Is it true? I've never told the Cabelas story? Yes, it's true.
I am going to now.
Let your mind drift into a "what if?" category. Let it range through the world of no restrictions, no restraints, the "do whatever you like" that you use to go into when you were a kid. This is like daydreaming, of course, and something I did far too much of in Latin class in the 8th grade.
Okay. Let me set the scene: a friend and I are driving through rural PA on one of those late summer just before going back to teaching trips. It is maybe 2006 or 7. We approach a large billboard announcing that a Cabelas store is coming up. He asks if I'd ever been to one and I respond by saying no, that I'd never heard of it. We stop and go inside and I am confronted with a sports outfitting store built on a huge scale. In the middle is what I can only describe as a taxidermy mountain of animals arranged in situ and several smaller areas where we are transported to the Serengetti in Africa with lions and elephants and giraffes. The displays are like dioramas. They are over the top wonderful, bizarre, a little twisted and I want to photograph them. I mean really want to photograph them!
I ask at the information counter about photographing and am told to go ahead take all the pictures you want as long as there is no flash and no tripod. Good but not so good. I take some snapshots with a point and shoot digital camera.
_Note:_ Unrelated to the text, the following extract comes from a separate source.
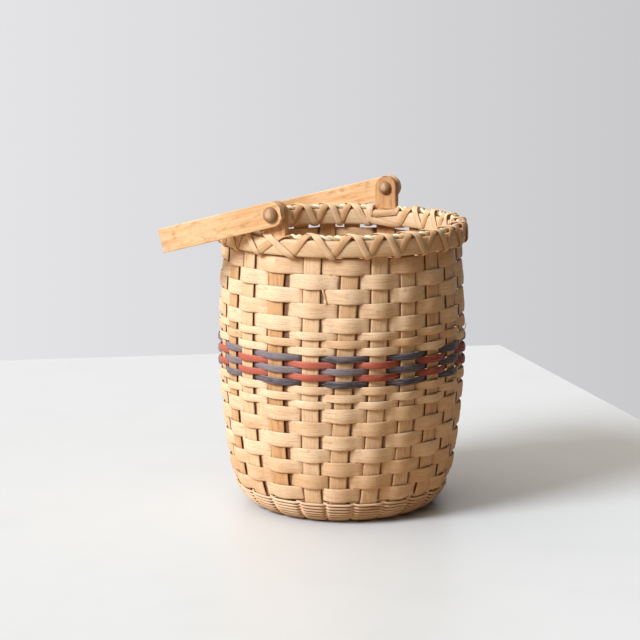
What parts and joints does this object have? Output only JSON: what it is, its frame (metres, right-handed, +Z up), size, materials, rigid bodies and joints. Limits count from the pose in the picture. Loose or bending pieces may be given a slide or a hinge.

I get back home, start teaching again, am in meetings meetings meetings all the time but Cabelas pulls at me. After several false starts I find myself on the phone with a marketing guy at the home office in Nebraska. He's asking me why I want permission to photograph in the stores when they are closed, why I need to work with a tripod and what I want to do with the pictures once made. I am prepared for that and am using my title as a professor at a prominent university to validate my intentions to make pictures that are cultural research that is based in the USA and that I am really interested in this "museum quality experience" the company promotes about its displays. Oddly enough, he says okay. Just like that. Then he tells me how it'll work.
I am to email him a few days before I want to photograph in a given store, then I am told to arrive about 6 am at the staff entrance, sign in and go about my business until the store opens at 9 am and then clear out. I try it out first with the closest store to me at the time which is outside Hartford, CT and it works fine. I shoot for three hours while the employees are stocking shelves, sweeping floors and having a sales meeting that is very rah rah rah just before they open.
I am shooting with a Nikon D200 which is a far cry from equipment we use today. I am using the lights that are on in the store and I am way out of my comfort zone, dealing with white balance issues, areas that are too hot due to the floodlights in the ceiling, difficulty in getting access to some of the displays due to not being allowed over the railing, not having the the right lenses, etc. Over the next several months I make some upgrades. I move up to the new Nikon D300, the first digital camera that gave me usable files.
I am now planning the first of two dedicated trips. My first one is early March while on spring break. I fly to Chicago and work stores in the Illinois, Indiana and lower Wisconsin region. There are about 50 or so stores in the chain. I drive, get close to a store, stay in a motel, arrive at the staff entrance at 6 am the next morning and, well, you know the rest. Each store's employees are wonderful, helping me move stuff and offering me coffee. After I am done at about 9 am I drive most of that day to the next store and repeat the same process. It being early March I hit some weather and have a not my favorite adventure with my rented minivan with no snow tires in a snow storm of epic proportions but I soldier on. In that trip I shot in four stores.
I've written about this before but I am now accruing real work. I am no longer a novice, I am becoming experienced in the topic of my interest and I am making increasingly knowledgeable pictures. All to the good. Each store is the same but different, some on a scale that it is difficult to comprehend; 250,000 square feet of store. Others are far smaller with fewer displays that interest me.
I complete that trip and the following summer fly again to shoot more stores. This time I start out in Boise, ID and hit stores in Nebraska and South Dakota. It is August and it is very hot. In all I photographed in 17 stores and to this day I cannot pass one by without going in with a camera.
We did a book of the pictures: Cabelas
The work's been shown and published quite a bit over the years.
When I began the Cabellas projet I had no idea what the outcome would be. I didn't really even know why I wanted to do it. I believe we are just as novice as anybody else when we start out. It is important to acknowledge that and to face up to the fact that you will make mistakes and have false starts. But, soldier on and trust your instincts as they're probably the best thing you've got.